What should be in a Dubsado proposal? A strong header image, an about you section, your process laid out as a timeline, a FAQ section that addresses your most common objections, and the offer — kept simple. The proposal should also include the contract and invoice so everything happens in one place. The payment plan belongs on the workflow, not the proposal itself.
How many follow-up emails should I send after a proposal? At minimum, three. The first goes out automatically 24 hours after the proposal is sent. The second is sent manually 24-48 hours after that, customized to the person’s specific situation. The third is the magic email — it signals you’re closing the inquiry, which usually prompts either a booking or a clear no. Both outcomes are more useful than silence.
Should the payment plan go on the proposal or the workflow in Dubsado? The workflow. Always. If the payment plan is on the proposal, you can’t use “first payment made” as a workflow trigger — which means you can’t automate the “oops you missed a step” email or automatically start the onboarding workflow after they pay. Move the payment plan to the workflow and everything else gets easier.
How do I automate follow-ups for an unbooked proposal in Dubsado? Send the proposal through the workflow — not manually. Once it’s sent through the workflow, you can add a follow-up action with the trigger “after form is not completed” set to 24 hours. The follow-up email should resend the proposal link directly so they can complete it in one click. If you send the proposal manually, Dubsado has no way to watch for completion and the automated follow-up won’t work.

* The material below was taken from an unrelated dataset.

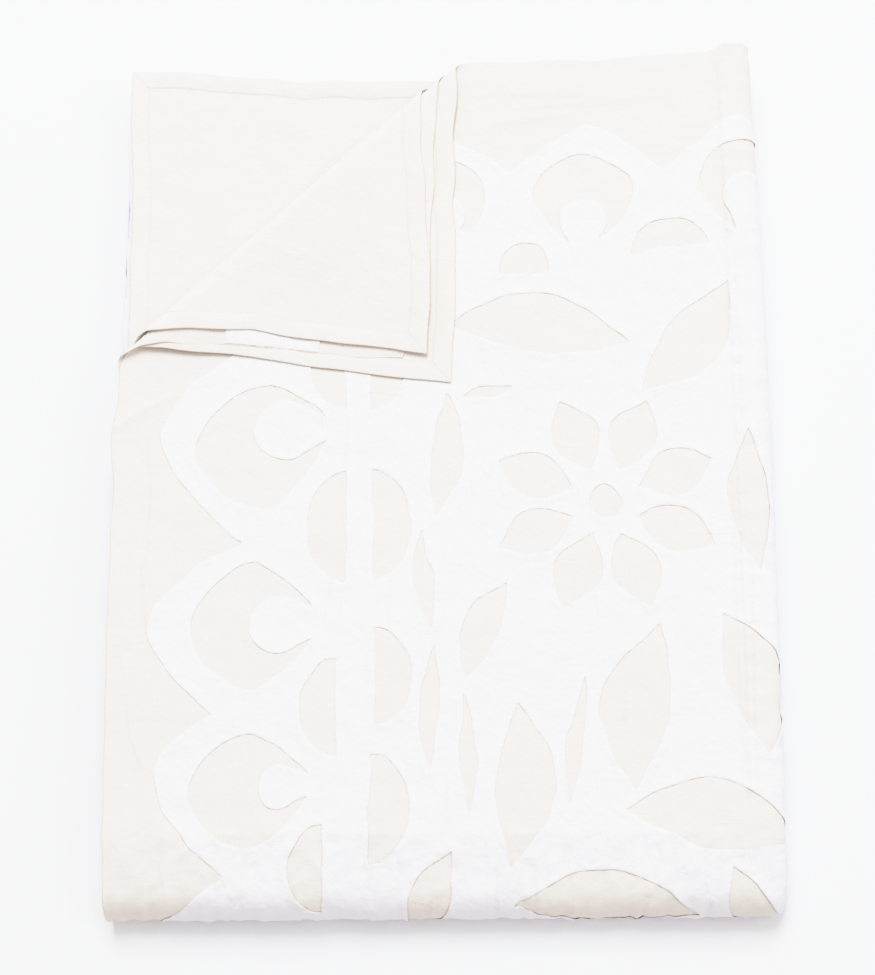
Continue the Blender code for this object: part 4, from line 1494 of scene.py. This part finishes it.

What triggers the onboarding workflow in Dubsado? In most cases, the first invoice installment being paid. Once payment is received, the onboarding workflow either starts automatically or you start it manually — depending on whether the onboarding is the same for everyone or needs to be customized based on what they booked. The booking confirmation typically lives in the onboarding workflow rather than the booking workflow, so the questionnaire and the confirmation can come from the same place.